Wir waren auf dem Weg zu einem dieser Brennholzverkäufer. Wir kannten den Weg. Doch wo mussten wir vom Weg abbiegen, um zu seiner Hütte zu gelangen? Bei einigen Männern, die am Wegrand unter einem Baum saßen, fragte ich nach. Sie konnten mir zwar nicht weiterhelfen, doch ich sah, womit einer von ihnen beschäftigt war.
Auf einer Matte saß er im Sand, vor sich ausgebreitet ein zerlegtes Transistorradio. Neben der Matte brannte ein Holzfeuerchen. Zwei abgenagte Maiskolben lagen daneben. In den Maiskolben staken Stahlstifte, die er im Feuer aufheizte. Einen hatte er in der Hand, um damit zu löten. Ich staunte nicht schlecht. Ich weiß nicht, ob er sein Radio wieder zum Spielen brachte. Es würde mich allerdings wundern, wenn nicht.

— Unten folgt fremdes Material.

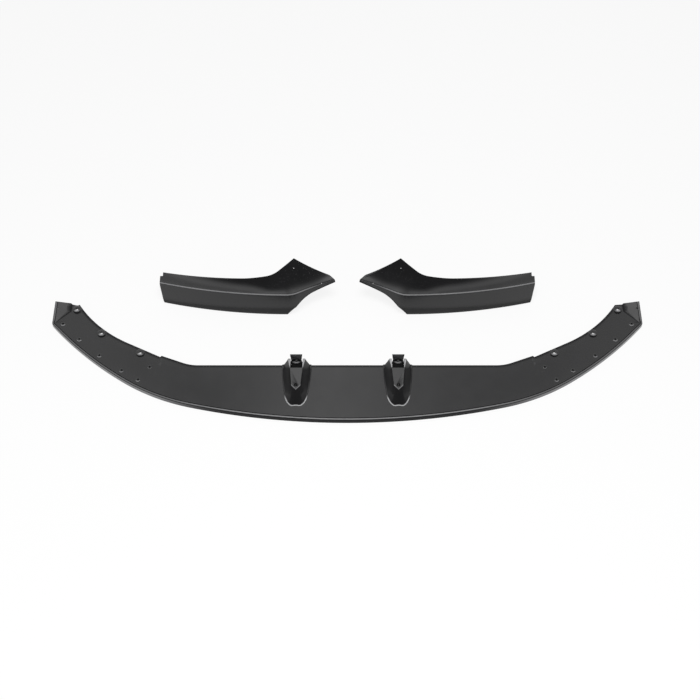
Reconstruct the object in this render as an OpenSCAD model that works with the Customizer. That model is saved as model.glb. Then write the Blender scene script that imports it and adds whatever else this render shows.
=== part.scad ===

Doch zugleich sind wir noch nicht wirklich hier. Die Erlebnisse und Bilder der vergangenen drei Monate wirken in uns nach und werden uns wohl auch noch eine Weile begleiten und beschäftigen. Herzlichen Dank für alle Freundlichkeiten und Wohltaten, die uns bei den verschiedensten Begegnungen mit euch zuteil wurden: Schuhe putzen, Computer reparieren, Wunschessen kochen, ins Konzert oder Restaurant einladen, beim Wein beisammen sitzen und erzählen, uns durch eure Stadt führen, ein Fest miteinander feiern … und vieles andere mehr.

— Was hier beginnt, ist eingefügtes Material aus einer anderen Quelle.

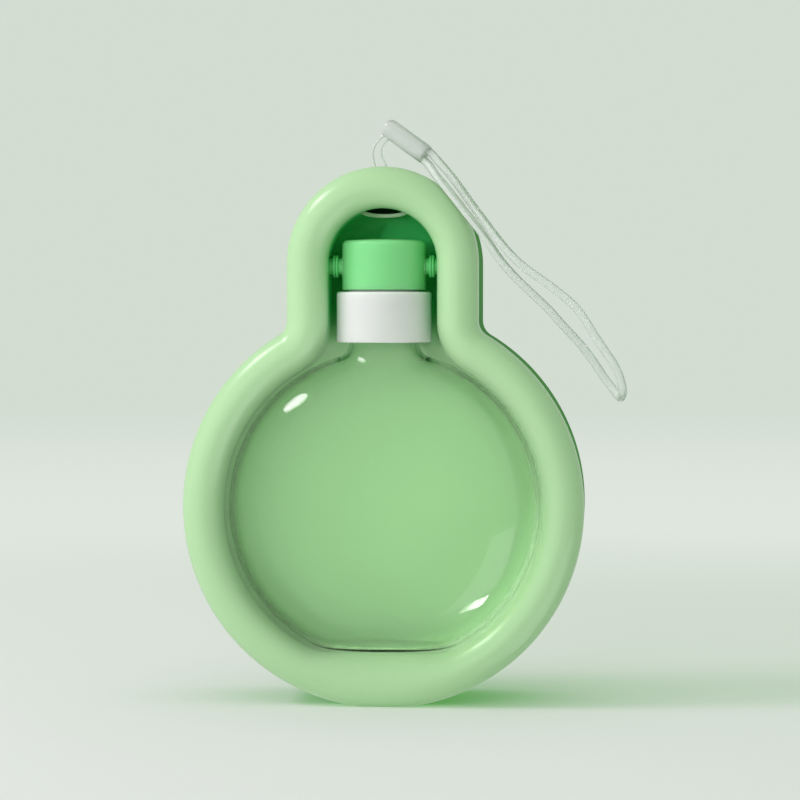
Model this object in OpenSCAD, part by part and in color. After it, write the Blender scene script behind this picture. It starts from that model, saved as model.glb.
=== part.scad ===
// Travel water bottle for dogs: a keyhole-shaped drinking bowl with a rounded rim, and a
// round clear flask that swings out of it on two pins in the neck. With the bowl on its
// back the flask stands above the neck and its slit valve pours into the bowl.
// +Z is up, the bowl opens towards -Y, and the origin is under the middle of the whole.

/* [Shell] */
// Depth from the front of the flask to the back cover
overall_d = 63; // [61:0.5:70]
// Outer radius of the round bowl
bowl_r = 73.6; // [72:0.1:78]
// Outer half width of the neck
neck_r = 35.1; // [34.6:0.1:37]
// Radius of the rounded front rim
rim_r = 7.6; // [7.2:0.1:8]
// Radius of the outer corner between neck and bowl
shoulder_r = 6; // [4:0.5:9]
// Wall thickness of the bowl and the cover
wall = 2.2; // [1.8:0.1:2.4]
// Distance from the front of the flask back to the crest of the rim
rim_setback = 9.5; // [8:0.5:11]
// Radius of the hollow between the side wall and the floor of the bowl
cove_r = 17; // [14:0.5:17]
// Height of the flat foot cut off the round bottom
foot_cut = 1; // [0.6:0.1:2]

/* [Back cover] */
// Step from the rim's outline in to the cover's outline
cover_inset = 0.4; // [0.2:0.1:0.6]
// Rounding of the cover's rear edge
cover_edge_r = 8; // [5:0.5:9]
// Radius of the posts that hold the cover
post_r = 2; // [1.5:0.1:2.5]

/* [Flask] */
// Thickness of the flask through its middle
flask_t = 48; // [46:0.5:50]
// Radius of the flask's rounded edge
flask_edge_r = 20; // [17:0.5:21]
// Wall of the flask
flask_wall = 1.6; // [1.2:0.1:2]
// Gap between the flask and the wall of the bowl
flask_gap = 1; // [0.8:0.1:1.5]
// Gap between the flask and the floor of the bowl
floor_gap = 1; // [0.8:0.1:2]
// Height of the flask's flat base above the foot
base_z = 20; // [18:0.1:23]
// Gap between the flask's base and the ledge under it
ledge_gap = 0.7; // [0.5:0.1:1.2]
// Wall of the flask's neck
mouth_wall = 1.8; // [1.4:0.1:2.2]

/* [Cap and collar] */
// Height of the collar's lower edge above the flask's round edge
collar_lift = 2.9; // [2.6:0.1:4]
// Gap between the collar and the walls of the bowl's neck
collar_gap = 2.5; // [2.2:0.1:3]
// Height of the collar
collar_h = 18.5; // [18:0.1:20]
// Step from the collar's radius in to the cap's
cap_step = 2.05; // [1.8:0.05:2.4]
// Height of the cap
cap_h = 18.6; // [18.2:0.1:20]
// Rounding of the cap's top edge
cap_edge_r = 1.8; // [1.5:0.1:3.5]
// Height of the strip of insert that shows between collar and cap
strip_h = 0.7; // [0.5:0.1:1.2]
// Room between the cap and the arch above it, for the cap's corner as it swings
arch_room = 11.1; // [10.5:0.1:20]

/* [Hinge pins] */
// Height of the pins above the cap's lower edge
pin_lift = 8.6; // [7.5:0.1:9.5]
// Radius of a pin where it turns in its bush
pin_r = 3; // [2.7:0.1:3.2]
// Radius of a pin's flange and of its washer
flange_r = 4.1; // [3.8:0.1:4.4]
// Width of a pin's flange, and of its washer
flange_w = 0.9; // [0.7:0.05:1]
// Radial clearance of a pin in its bush
pin_clearance = 0.05; // [0.02:0.01:0.08]
// Wall of a bush
bush_wall = 1.8; // [1.4:0.1:2]

/* [Lanyard] */
// Inner radius of the lanyard's eyelet
eyelet_r = 7.8; // [7:0.1:8]
// Lean of the eyelet from the vertical, top to the back
eyelet_lean = 11; // [8:1:14]
// Radius of the hole in the eyelet's top, where the thin loop comes out
loop_hole_r = 4.6; // [4:0.1:5]
// Radius of the bar across the eyelet
bar_r = 1.8; // [1.5:0.1:2]
// Diameter of the thin loop's cord
thin_d = 0.9; // [0.7:0.05:1]
// Diameter of the strap's cord
strap_d = 3; // [2.6:0.1:3.2]
// Radius of the sleeve on the lanyard
sleeve_r = 3.7; // [3.5:0.1:4]

/* [Hidden] */
$fn = 72;

// Colours of the plastics
RIM_GREEN = [0.70, 0.85, 0.65];
COVER_GREEN = [0.25, 0.55, 0.22];
CAP_GREEN = [0.35, 0.82, 0.43];
PIN_GREEN = [0.33, 0.78, 0.42];
WHITE = [0.90, 0.91, 0.91];
CLEAR = [0.86, 0.92, 0.86, 0.4];
SILICONE = [0.92, 0.93, 0.92];
STEEL = [0.75, 0.76, 0.77];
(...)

Doch nun beginnt der Alltag wieder. Thomas wird am Montag im Seminar Wiederholungsprüfungen abnehmen. Danach müssen neue Vorlesungen für das zweite Semester (Juli – November) vorbereitet werden. Im Waisenhaus wird Claudia anfangen, Einnahmen und Ausgaben für die vergangenen drei Monate nachzubuchen. Vergangenen Freitag kam ungeplant ein Zwillingspärchen (sieben Monate alte Mädchen) ins Heim. Nun müssen zwei Kinderbetten besorgt werden und manches andere dazu... Ihr spürt, langweilig wird es vorerst wohl nicht werden.
Und dann ist da ja noch die Fußball-WM im Nachbarland Südafrika. Hinfahren werden wir nicht. Wir waren ja erst lange unterwegs. Aber das eine oder andere Spiel werden wir uns im Fernsehen schon anschauen - auf alle Fälle die Spiele mit deutscher Beteiligung. Und – mit Verlaub – die anderen, die danach noch folgen werden, sicher auch.

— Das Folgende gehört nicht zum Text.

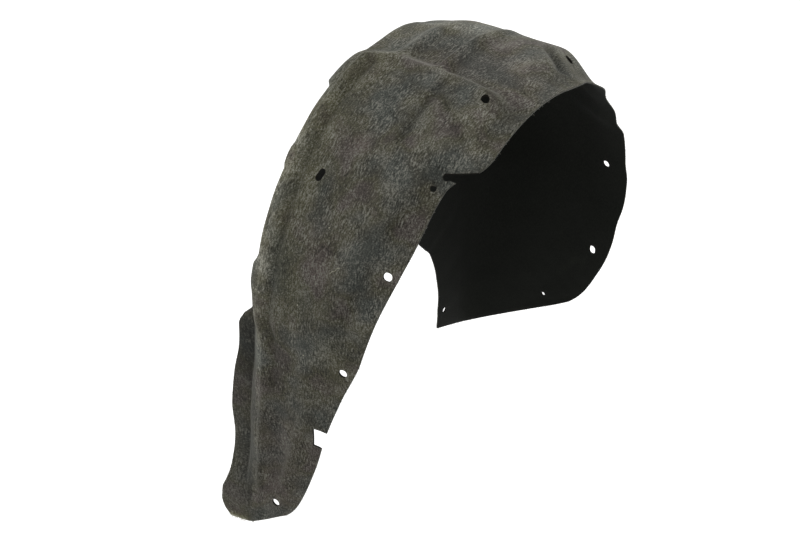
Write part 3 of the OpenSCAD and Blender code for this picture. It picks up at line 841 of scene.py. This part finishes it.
def feltMaterial():
    # needle-punched polyester felt, hot pressed: matt, heathered, light and dark fibres
    # lying one way in each patch, with a painted highlight on pressed creases and painted shade in
    # hollows
    look = feltLook
    mat, tree = newMaterial("greyNeedlePunchedFelt")
    uv = addNode(tree, "UVMap", uv_map="feltRun")
    run, bendHighlightShade, lightAndMarks = [mapParts(tree, name) for name in ("feltRun", "bendHighlightShadeMap", "paintedLightAndMarksMap")]
    # fibres curl: the coordinates wander by a few millimetres
    curl = addNode(tree, "TexNoise", {"Scale": 1 / (look["curl"] * mm), "Detail": 2.0},
                   {"Vector": uv}, noise_dimensions="2D")
    centred = addNode(tree, "VectorMath", {1: (0.5, 0.5, 0.5)}, {0: curl.outputs["Color"]},
                      operation="SUBTRACT")
    scaled = addNode(tree, "VectorMath", {"Scale": look["curlReach"] * mm}, {0: centred},
                     operation="SCALE")
    wandered = addNode(tree, "VectorMath", links={0: uv, 1: scaled}, operation="ADD")
    # each lean of the fibres shows where its own slow noise is high; on the leg most fibres
    # run down it, and over the crown slantwise
    legShare = addNode(tree, "MapRange", dict(zip(rangeSockets, look["legRange"])),
                       {"Value": run["X"]})
    crownShare = addNode(tree, "Math", {0: look["shareSum"]}, {1: legShare}, operation="SUBTRACT")
    shade = None
    for k, (angle, share) in enumerate(zip(look["leans"], (legShare, crownShare, None, None))):
        moved = addNode(tree, "Mapping", {"Location": (k * 3.1, k * 1.7, 0)}, {"Vector": uv})
        lean = addNode(tree, "TexNoise", {"Scale": 1 / (look["patch"] * mm), "Detail": 1.0},
                       {"Vector": moved}, noise_dimensions="2D")
        weight = addNode(tree, "MapRange", dict(zip(rangeSockets, look["leanRange"])),
                         {"Value": lean})
        strokes = fibreLayer(tree, wandered, angle, look, 2.3 * k)
        swing = addNode(tree, "Math", {1: 0.5}, {0: strokes}, operation="SUBTRACT")
        shown = addNode(tree, "Math", links={0: swing, 1: weight}, operation="MULTIPLY")
        if share is not None:
            shown = addNode(tree, "Math", links={0: shown, 1: share}, operation="MULTIPLY")
        shade = shown if shade is None else addNode(
            tree, "Math", links={0: shade, 1: shown}, operation="ADD")
    # the grain, then the areas where the web was laid thicker or thinner
    layers = []
    for size, weight, detail, rough, at in (
            (look["grain"], look["grainWeight"], 2.0, 0.65, wandered),
            (look["mottle"], look["mottleWeight"], 3.0, 0.6, uv)):
        noise = addNode(tree, "TexNoise", {"Scale": 1 / (size * mm), "Detail": detail,
                                           "Roughness": rough},
                        {"Vector": at}, noise_dimensions="2D")
        swing = addNode(tree, "Math", {1: 0.5}, {0: noise}, operation="SUBTRACT")
        shade = addNode(tree, "Math", {1: weight}, {0: swing, 2: shade}, operation="MULTIPLY_ADD")
        layers.append((noise, shade))
    tufts, mottle = layers[0][1], layers[1][0]
    light, dark = [addNode(tree, "Math", {1: gain}, {0: shade}, operation="MULTIPLY",
                           use_clamp=True) for gain in (look["contrast"], -look["contrast"])]
    cloud = addNode(tree, "TexNoise",
                    {"Scale": 1 / (look["cloud"] * mm), "Detail": 2.0, "Roughness": 0.5},
                    {"Vector": uv}, noise_dimensions="2D")
    colour = addNode(tree, "ValToRGB", links={"Fac": cloud})
    setStops(colour, look["clouds"])
    first, last = look["bends"]
    # painted highlight on crests and painted shade in hollows, from the bend
    crestHighlightMask, hollowShadeMask = [addNode(tree, "MapRange",
                             {"From Min": sign * first, "From Max": sign * last, "To Max": most},
                             {"Value": bendHighlightShade["X"]})
                     for sign, most in ((1, look["crestHighlight"]), (-1, look["hollowShade"]))]
    # rosy and olive patches of other fibre, then painted shade and painted highlight, with the
    # foot's frayed patch, over all of it
    broken = addNode(tree, "MapRange", dict(zip(rangeSockets, look["brokenRange"])),
                     {"Value": mottle})
    patches = []
    for gain in (look["tintGain"], -look["tintGain"]):
        part = addNode(tree, "Math", {1: gain}, {0: lightAndMarks["Y"]}, operation="MULTIPLY",
                       use_clamp=True)
        patches.append(addNode(tree, "Math", links={0: part, 1: broken}, operation="MULTIPLY",
                               use_clamp=True))
    for mask, code in ((patches[0], look["rose"]), (patches[1], look["olive"]),
                       (dark, look["darkFibre"]), (light, look["lightFibre"]),
                       (crestHighlightMask, look["lightFibre"]), (hollowShadeMask, look["darkFibre"])):
        colour = addNode(tree, "Mix", {mixSecond: hexToLinear(code)}, {0: mask, mixFirst: colour},
                         data_type="RGBA").outputs[mixResult]
    # the painted shade and highlight (and the frayed patch) scale the colour, broken up by the
    # mottle
    paintedLightAndMarkGain = addNode(tree, "Math", {2: 1.0}, {0: lightAndMarks["X"], 1: broken}, operation="MULTIPLY_ADD")
    paintedLightAndMarkGain = addNode(tree, "Math", {1: look["leastLightAndMarkGain"]}, {0: paintedLightAndMarkGain}, operation="MAXIMUM")
    colour = addNode(tree, "VectorMath", links={0: colour, "Scale": paintedLightAndMarkGain}, operation="SCALE")
    closeSurface(tree, look, {"Base Color": colour}, tufts)
    return mat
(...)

Es ist schon eigenartig. Wir waren drei Monate in Deutschland. Nun sind wir für weitere zwei Jahre in Mosambik. An dem einem Ort sind wir daheim. Am anderen Ort sind wir zu Hause. In welcher Richtung wir auch unterwegs sind, wir reisen immer von daheim nach Hause. Manchmal kommt es uns freilich so vor, als sind wir weder da noch dort richtig Zu Hause. Aber das ist – Gott sei Dank! - nur wirklich selten der Fall.
Zwischen daheim und zu Hause auf dem Airport Charles De Gaulle in Paris
Auf dem Flughafen werden Fotoapparate gezückt. Ein überlebensgroßer Nelson Mandela mit dem Pokal in der Hand, im Hintergrund eines der neu gebauten Stadien. Da kommt keiner vorbei ohne abzudrücken. Es wimmelt von Menschen. Von den oberen Stockwerken schallen einzelne Vuvuzelas durch die offene Haupthalle des Airports. Ein südkoreanisches Fernsehteam erwartet eine Delegation. Mit Trommeln und Fahnenschwenken werden die Ankommenden begrüßt.
Zoll- und Sicherheitsleute zeigen Präsenz, aktiv werden müssen sie nicht. Auch kontrolliert wird an diesem frühen Morgen niemand. Alles macht den Eindruck eines großen Festes, zu dem Verwandte aus aller Herren Länder anreisen. Auch ohne ein großer Kenner oder Fan zu sein, denke ich: Ist doch schön, wenn Menschen aus so vielen Ländern friedlich zusammen kommen – nur wegen eines Spiels. - Möge es die ganze Zeit der Meisterschaft über so bleiben!